### TASK DETAILS
Using the listing below, copy every line that mentions "axes".

### SOURCE DATA

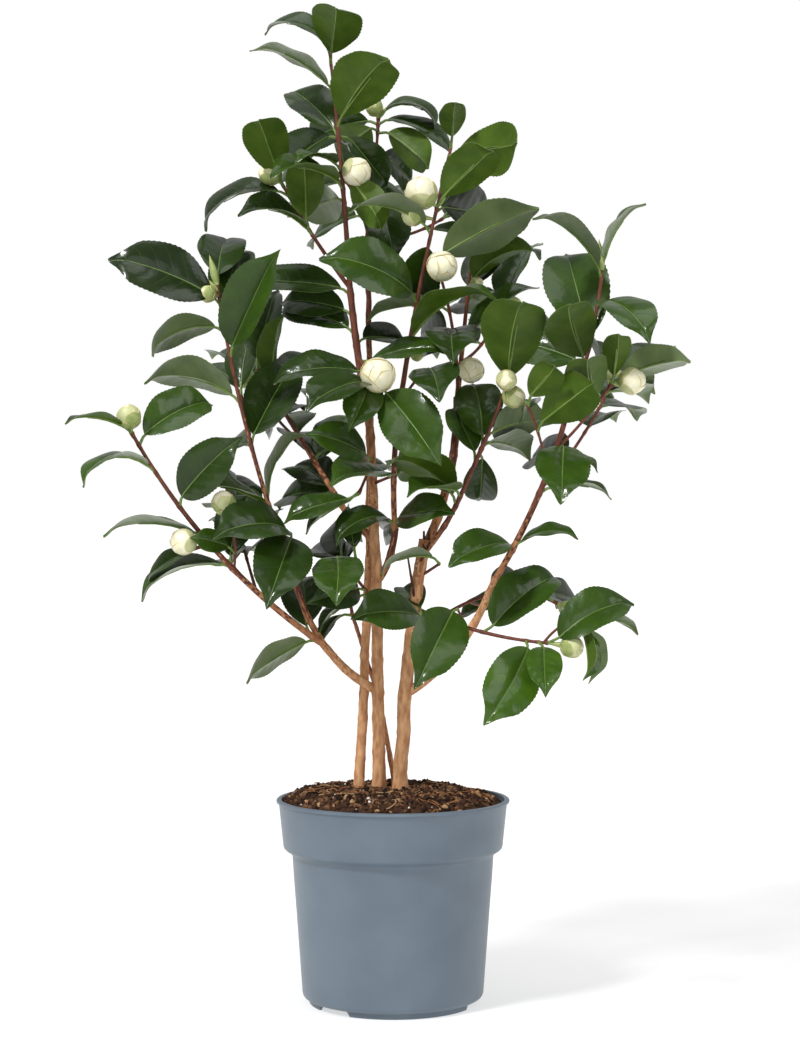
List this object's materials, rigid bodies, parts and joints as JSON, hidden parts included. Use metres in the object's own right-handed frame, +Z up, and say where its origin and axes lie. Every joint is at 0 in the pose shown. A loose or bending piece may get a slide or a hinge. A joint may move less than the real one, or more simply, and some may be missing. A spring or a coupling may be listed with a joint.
{
  "type": "potted camellia shrub",
  "caption": "Camellia shrub with slender woody stems, glossy leaves and plump pale buds, in a round nursery pot with a deep rim.",
  "frame": {"origin": "on the pot's axis at the ground, under the pad in the middle of the pot's underside", "axes": "+Z up; -Y is the side the plant is viewed from, +X is to the right there"},
  "size_m": [0.3938, 0.2509, 0.6428],
  "materials": {
    "pot": "matte",
    "peat": "matte",
    "bark": "matte",
    "foliage": "glossy"
  },
  "bodies": {
    "root": {"pot": "pot", "soil": "peat", "stem_left": "bark", "stem_middle": "bark", "stem_right": "bark", "stem_thin": "bark", "bough_low_left": "bark", "bough_left": "bark", "bough_mid_left": "bark", "bough_red": "bark", "bough_inner_right": "bark", "bough_front_right": "bark", "bough_right": "bark", "shoot_top": "foliage", "shoot_back": "foliage", "shoot_red": "foliage", "shoot_inner": "foliage", "shoot_front_right": "foliage", "shoot_right": "foliage", "shoot_mid_left": "foliage", "shoot_left": "foliage", "shoot_low_left": "foliage", "shoot_low_right": "foliage", "shoot_low_back": "foliage", "shoot_crotch": "foliage", "shoot_front_low": "foliage", "shoot_middle": "foliage", "shoot_side": "foliage", "shoot_low_middle": "foliage", "shoot_thin": "foliage"}
  },
  "joints": []
}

### OUTPUT OF THE TASK
List this object's materials, rigid bodies, parts and joints as JSON, hidden parts included. Use metres in the object's own right-handed frame, +Z up, and say where its origin and axes lie. Every joint is at 0 in the pose shown. A loose or bending piece may get a slide or a hinge. A joint may move less than the real one, or more simply, and some may be missing. A spring or a coupling may be listed with a joint.
  "frame": {"origin": "on the pot's axis at the ground, under the pad in the middle of the pot's underside", "axes": "+Z up; -Y is the side the plant is viewed from, +X is to the right there"},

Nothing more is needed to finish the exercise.